Listen without the intention of having an opinion
The way that Socrates would listen is called ‘critical listening’. He listened to language, he listened to concepts, he was very analytical. He also did not listen with the intention of having an opinion himself, but only to understand better. I think we really have to practise developing an attitude to listening that is all about understanding. If my focus is on: “What do you mean?” then my focus is not on: “What would I do?”
Establish boundaries for difficult conversations
Have a framework for your conversation – what will this conversation look like? Will it be a debate? Will it be a discussion? If you want it to be philosophical, then maybe propose it to be philosophical.

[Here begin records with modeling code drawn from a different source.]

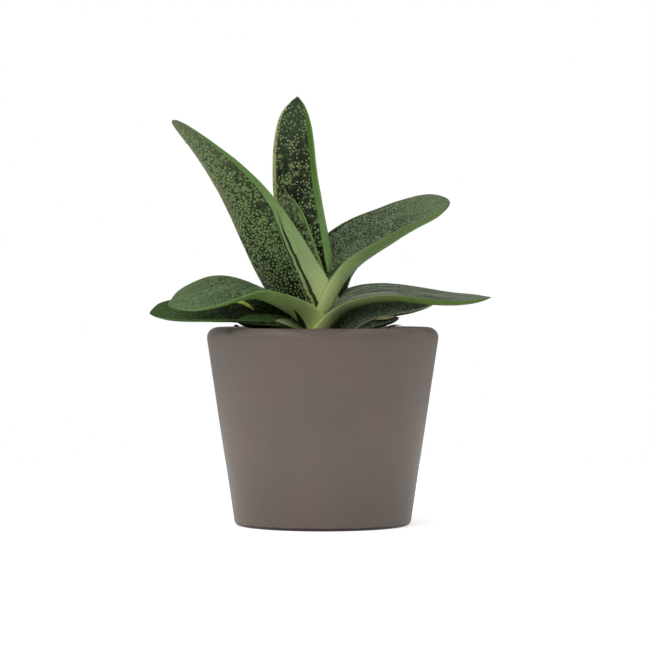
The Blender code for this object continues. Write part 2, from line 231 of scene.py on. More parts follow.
def paint(tree, shader, tone):
    """Give the shader its base colour."""
    tree.links.new(tone, shader.inputs["Base Color"])


def bump(tree, shader, height, strength, depth):
    """Feed a height to the shader's normal: depth is in metres."""
    inputs = {"Height": height, "Strength": strength, "Distance": depth}
    tree.links.new(add_node(tree, "ShaderNodeBump", inputs).outputs[0], shader.inputs["Normal"])


print("mid grey is", round(colour(128, 128, 128)[0], 3), "in linear light")

# %% [markdown]
# ## Room
#
# The room is plain white where the camera looks past the plant, but lights it less than that, so
# that the gaps between the leaves stay dark. One evenly white world would wash them out. A Light
# Path node tells the two apart.

# %% Room
WHITE = (1, 1, 1, 1)
WORLD_FILL = 0.42
world = bpy.data.worlds.new("white_room")
scene.world = world
world.use_nodes = True
tree = world.node_tree
fill = tree.nodes["Background"]
fill.inputs["Color"].default_value = WHITE
fill.inputs["Strength"].default_value = WORLD_FILL
seen = add_node(tree, "ShaderNodeBackground", {"Color": WHITE, "Strength": 1.0})
looked_at = add_node(tree, "ShaderNodeLightPath").outputs["Is Camera Ray"]
choice = add_node(tree, "ShaderNodeMixShader", {0: looked_at, 1: fill.outputs[0], 2: seen.outputs[0]})
tree.links.new(choice.outputs[0], tree.nodes["World Output"].inputs[0])
print("the room lights the plant at", WORLD_FILL)

# %% [markdown]
# ## Floor
#
# The pot stands on a round light table. Its top glows faintly, so it stays white right up to the
# pot's foot and its edge is lost in the white room. A floor lit by the lamps alone would go grey
# around the pot. It isn't part of the object, so it is declared as stage.

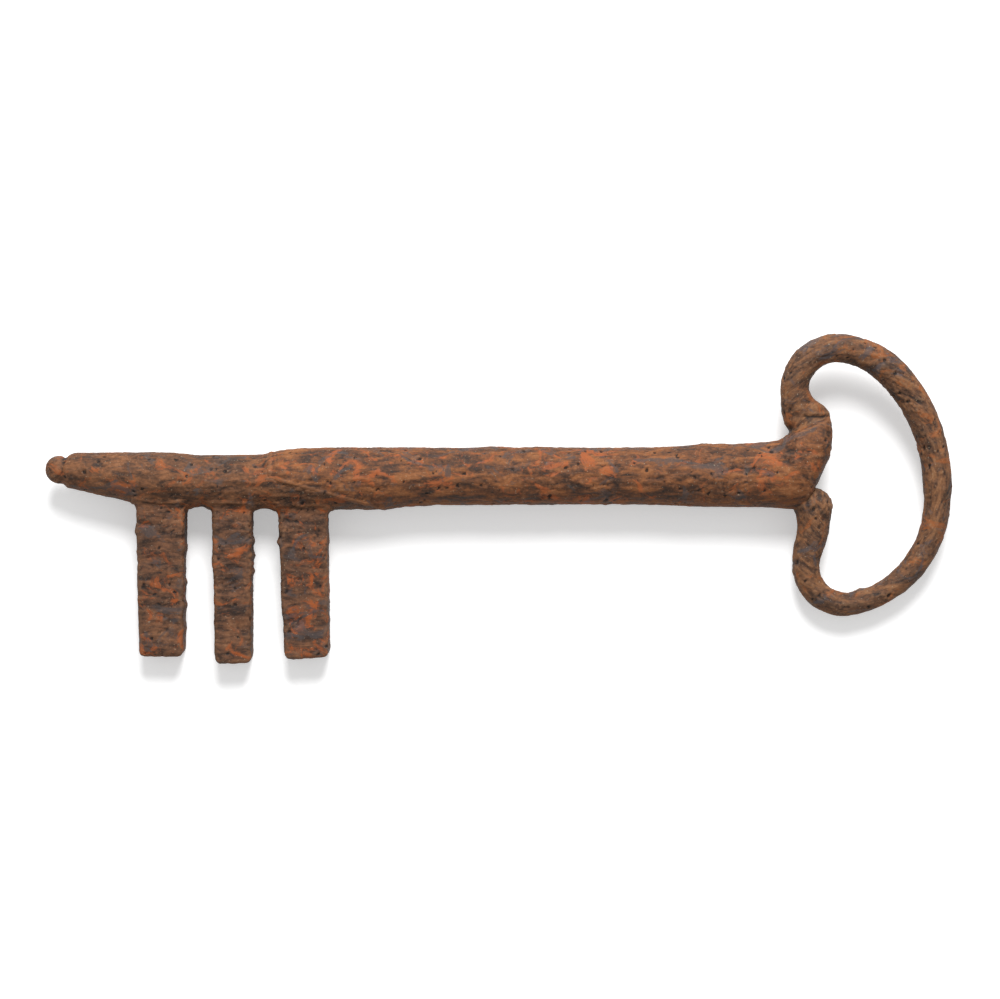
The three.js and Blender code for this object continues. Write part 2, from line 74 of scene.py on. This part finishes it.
# Size of each kind of relief, and the share of its length that counts along the grain.
SWELL_SIZE = 17.0
WORN_SIZE = 11.0
LUMP_BEND_SIZE = 9.0
LUMP_SIZE = 3.6
LUMP_BEND = 1.7
LUMP_ALONG = 0.33
FLAKE_SIZE = 2.6
FLAKE_BEND_SIZE = 1.6
FLAKE_BEND = 0.5
FLAKE_ALONG = 0.5
PIT_SIZE = 1.9
PIT_BEND_SIZE = 0.8
PIT_BEND = 0.2
GRIT_SIZE = 0.95
STREAK_SIZE = 1.25
STREAK_ALONG = 0.16
RAGGED_SIZE = 1.1
RAGGED_SHARE = 0.5

# One cell in so many is a pit or a blister, or has one of the flakes' levels.
FLAKE_LEVELS = 7
PIT_EVERY = 5
BLISTER_EVERY = 7
BLISTER_NUMBER = 3


def at(px, py):
    """Place in the row frame of a point of the photograph."""
    return (px - KEY_CENTRE[0]) * MM_PER_PIXEL, (KEY_CENTRE[1] - py) * MM_PER_PIXEL


# Noise


def lattice(seed):
    rng = np.random.RandomState(seed)
    table = rng.permutation(256)
    return np.concatenate([table, table, table])


def corner_hash(table, x, y, z):
    return table[table[table[x & 255] + (y & 255)] + (z & 255)]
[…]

The moment you hear someone say something you don’t like, the tendency is to throw around arguments. But, usually, the other person gets even more convinced of what they were thinking to begin with. What I would propose is asking: “I just heard you say X. Would it be OK if I asked you some questions about this?” or: “I would like to investigate your argument in a critical thinking way. Would you be OK if we did that?” This implies rules, it implies discipline.
Let go of the pressure of being ‘smart’
I was studying with a teacher called Oscar Brenifier. I was in his workshop, and what he does is expose people, as Socrates did. We all want to be smart, we all want to be liked, but because of what we all want to be, we stop thinking and start pretending.
He had a dialogue with me in front of a group of 20 people, and he just started asking me questions, such as: “Why are you saying this?” Then, of course, I started getting a red face and sweating, and I was like: “I don’t know.” Within five minutes, he drew me to the conclusion that I was trying to be smart. Then, he looked me in the eye and said: “So, you want to be smart, right?” and I was like: “Yes, I guess I want to be smart.” “Well, you think you look smart now?” I was like: “No, I don’t think I do.” He concluded with: “So, you’re stupid. Congratulations, you’re human.”
It may sound like a big drama, but it was not. It was a big relief, actually, because from that moment on I did not have to pretend I was smart. There was all this thinking freedom that I did not have before, because I was using my hard drive for keeping up appearances.
We are stupid at times, we’re arrogant, we’re too quick. But the sooner you reconcile all those little parts of yourself, the more freedom you will have in your mind to start producing interesting things.